I was up all night last night when I discovered David Bowie had died. My entire Twitter feed turned into a wake until dawn. 100% of the tweets, except for the promoted tweets about the movie The Martian (eerie coincidence) having won a Golden Globe award. Spiders from Mars indeed.
I’ve talked about Bowie a lot, and written about him a little. Most recently the essay I had in QUEERS DESTROY SCIENCE FICTION I talk about how as a misfit 11-year-old I found a role model in Bowie not only for daring to declare himself bisexual, but in the embrace of science fiction analogies to define himself “Other.” He created a persona that was a space alien. Later he created other personas…some of which were space aliens pretending to, or learning to be, humans. Just knowing he existed was a spark of encouragement that growing up a sci-loving nerd with gender conformity issues was going to turn out OKAY.

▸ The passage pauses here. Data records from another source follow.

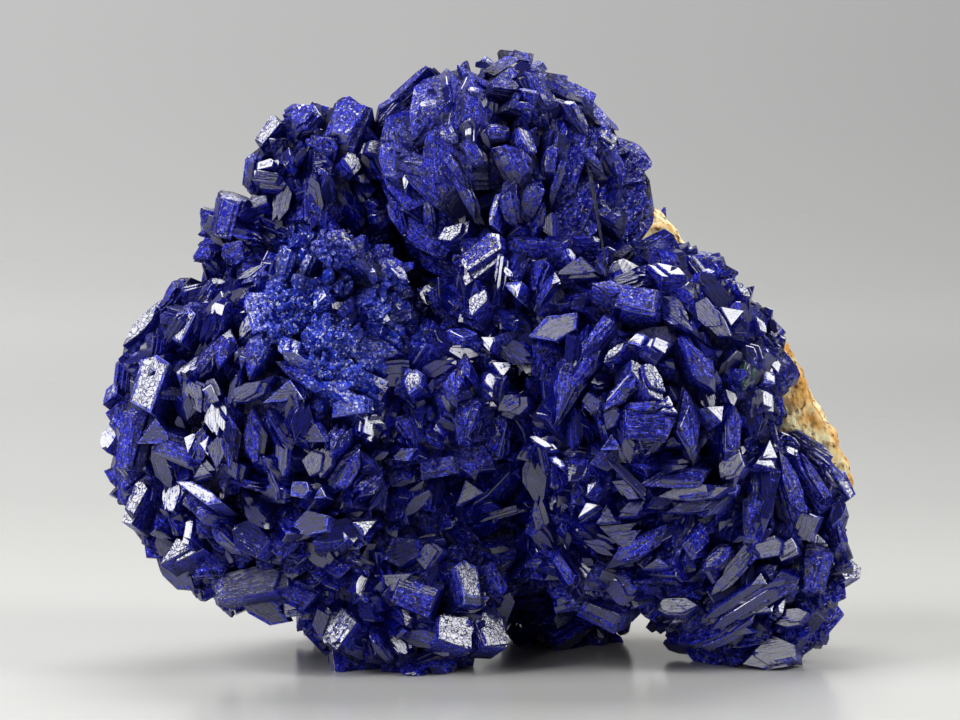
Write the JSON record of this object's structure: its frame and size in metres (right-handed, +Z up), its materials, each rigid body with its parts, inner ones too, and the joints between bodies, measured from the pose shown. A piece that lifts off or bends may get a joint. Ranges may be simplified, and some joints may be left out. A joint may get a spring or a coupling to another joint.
{
  "type": "azurite specimen",
  "caption": "Natural mineral specimen: deep blue rosettes of bladed azurite crystals grown together on a lump of yellow limonite, standing free on its lowest crystals.",
  "frame": {"origin": "on the resting surface, under the middle of the specimen's bounding box", "axes": "+Z up, +X to the right across the show side, which faces -Y; the rock is at the back, on +Y"},
  "size_m": [0.0557, 0.0319, 0.0449],
  "materials": {
    "azurite": "glassy deep blue crystal faces, duller and powdery light blue where bruised",
    "limonite": "rough earthy ochre yellow rock with rusty brown stains"
  },
  "bodies": {
    "root": {"azurite_rosettes": "azurite", "limonite_rock": "limonite"}
  },
  "joints": []
}
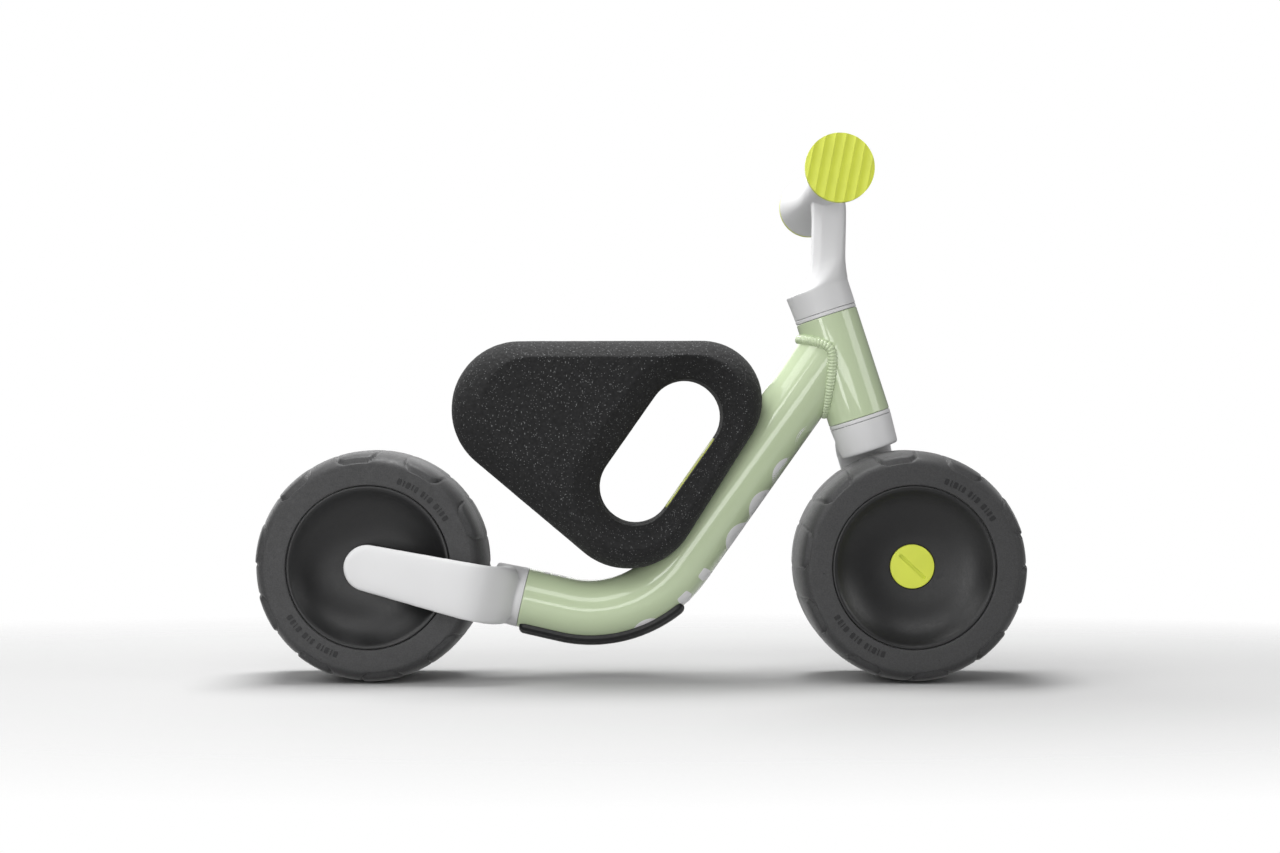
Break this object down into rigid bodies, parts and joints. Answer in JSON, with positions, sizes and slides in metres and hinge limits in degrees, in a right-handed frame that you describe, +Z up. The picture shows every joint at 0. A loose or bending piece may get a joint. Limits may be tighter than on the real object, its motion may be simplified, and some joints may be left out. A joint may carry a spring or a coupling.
{
  "type": "toddler balance bike",
  "caption": "Small balance bike: bent green tube, foam block seat with a hand slot, wide dished wheels on single-sided legs, flared white handlebar.",
  "frame": {"origin": "on the ground under the bike, halfway between the two axles and in the frame's middle plane", "axes": "+X the way the bike rides, +Y the rider's left, +Z up"},
  "size_m": [0.5946, 0.3, 0.4075],
  "materials": {
    "sage_paint": "gloss sage-green paint over aluminium",
    "white_satin": "satin white moulded plastic with a fine grain",
    "speckled_foam": "dark expanded-bead foam with light specks",
    "lime_plastic": "matt lime moulded plastic",
    "tyre_foam": "matt grey-black foam tyre",
    "wheel_core": "satin black moulded plastic",
    "guard_rubber": "matt black rubber strip",
    "steel": "plain steel"
  },
  "bodies": {
    "frame": {"main_tube": "sage_paint", "head_tube": "sage_paint", "weld_bead": "sage_paint", "rear_arm": "white_satin", "arm_screw_front": "steel", "arm_screw_rear": "steel", "underside_guard": "guard_rubber", "seat": "speckled_foam", "seat_clamp_plate": "lime_plastic", "seat_bolt_lower": "steel", "seat_bolt_upper": "steel", "seat_nut_lower": "steel", "seat_nut_upper": "steel", "lower_headset_bearing": "steel", "upper_headset_bearing": "steel", "steering_stop_ring": "steel", "rear_axle": "steel", "rear_axle_spacer": "steel", "rear_axle_cap": "lime_plastic"},
    "steering": {"fork": "white_satin", "steerer_tube": "steel", "steering_bolt": "steel", "lower_headset_cover": "white_satin", "upper_headset_cover": "white_satin", "steering_stop_pin": "steel", "handlebar": "white_satin", "grip_cap_left": "lime_plastic", "grip_cap_right": "lime_plastic", "front_axle": "steel", "front_axle_spacer": "steel", "front_axle_cap": "lime_plastic"},
    "front_wheel": {"front_tyre": "tyre_foam", "front_hub_left": "wheel_core", "front_hub_right": "wheel_core", "front_bearing_left": "steel", "front_bearing_right": "steel"},
    "rear_wheel": {"rear_tyre": "tyre_foam", "rear_hub_left": "wheel_core", "rear_hub_right": "wheel_core", "rear_bearing_left": "steel", "rear_bearing_right": "steel"}
  },
  "joints": [
    {"name": "steering_turn", "type": "hinge", "parent": "frame", "child": "steering", "pos_m": [0.2083, 0, 0.089], "axis": [-0.309, 0, 0.9511], "range_deg": [-45, 45]},
    {"name": "front_wheel_spin", "type": "hinge", "parent": "steering", "child": "front_wheel", "pos_m": [0.2083, 0, 0.089], "axis": [0, 1, 0], "continuous": true},
    {"name": "rear_wheel_spin", "type": "hinge", "parent": "frame", "child": "rear_wheel", "pos_m": [-0.2083, 0, 0.089], "axis": [0, 1, 0], "continuous": true}
  ]
}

At the time I didn’t grasp that his true role as my guardian angel had a third component, that of creative person and artist itself. Everything he did invited analysis, deconstruction, and questioning. He showed you the seams, the things being mashed up, and it didn’t detract from the amazing final product at all, whether that was an album or a video or a painting or a conceptual stage play. He was the avatar of creative force itself. And he unabashedly represented that conformity was not art’s job.
Guardian angel is not really the right word but I’m at a loss to find the right ones. Patron saint isn’t quite right either. Bodhisattva? Not a God but a luminous spirit in human form who walked among us but who one could always look up to, like a navigational star, to be reminded that creativity and art are a calling unto themselves and that guarding one’s creative heart is a spiritual duty.
Most recently I even used him as muse: the fragile shy persona Bowie fashioned in the mid-1980s, the period of Screaming Lord Byron and his acting turn as partner-in-crime vampire to Catherine Deneuve in THE HUNGER, that was the basis for James, the hero in my BDSM romance series Struck by Lightning. It wasn’t Bowie, per se, it was a facet of the thousand faces of the divinity of art that had its avatar in Bowie. That it was so complex was Bowie through and through. Slow Surrender, the first book in that series, won the RT Reviewers Choice Award and the Magnolia Award. A sure sign that following that star through the night sky led in the right direction.
That star has fallen now, though, hasn’t it? I feel a sense of loss so deep and profound I hardly know what to make of it. That my entire tribe of writers, actors, musicians, and random people on Twitter spent the entire night eulogizing him seems to indicate I’m not the only one being hit so deeply. I thought Leonard Nimoy, another childhood role model, left a hole when he passed. That was only a hole in my heart though. Bowie’s loss leaves a vacuum in my psyche where I didn’t even realize he was, he’d been there so long, a constant presence, underpinning so much of my understanding of self and what it is to be a creative person.
Now I have to fill that vacuum on my own, I suppose, by making art. Which, fortunately, is what I do. It’s frightening to do it without that star as a guide. The thing is, of course, Bowie’s art is all around us. The canon is closed now and we can experience it forever at our leisure. (Thank goodness I listened to the Blackstar album before the news.) But it’s different now that all we have is the Bible, when God is dead and the angel is gone. I do supposed it means it’s up to us to find the spirit within. Bowie made nonconformity for the sake of art into an artform itself. Now it’s up to us to carry that torch and make the art.
What I was most impressed by today beyond the amazing creativity was I heard – directly and indirectly – stories about Bowie from people who did service work for him and said he was a good guy. I think that always says a lot about a person.
Yes, that, too. <3
So beautifully, perfectly said. I have been mourning all day, trying to find the words to articulate my sense of profound loss.
Now it’s a week later and I still feel the loss, the empty space echoes, but it doesn’t hurt quite as much. Listening to the music helps.
Not a God but a luminous spirit in human form who walked among us but who one could always look up to, like a navigational star, to be reminded that creativity and art are a calling unto themselves and that guarding one’s creative heart is a spiritual duty.
yes, yes, yes!
I’m awash in musical magical grief and celebration of his incredible life. He saved me over and over again.
from my blog…”How can we ever know what our art can mean to the world? And how can I parse the world without this artist?”
fortunately he left quite a canon…
You can see why I never believed he was a Muggle. 🙂
Strangely enough there are huge huge swaths of his canon that I have never delved into. Now I feel like I was saving them for this, so I can discover him again and again when I need him in the future. Doling out new bits to myself the way I did when he was alive.
Thank you, Cecilia. Every word rings true with me, too.
What I’m finding is amazing is how many people feel this way. Like a guiding light went out.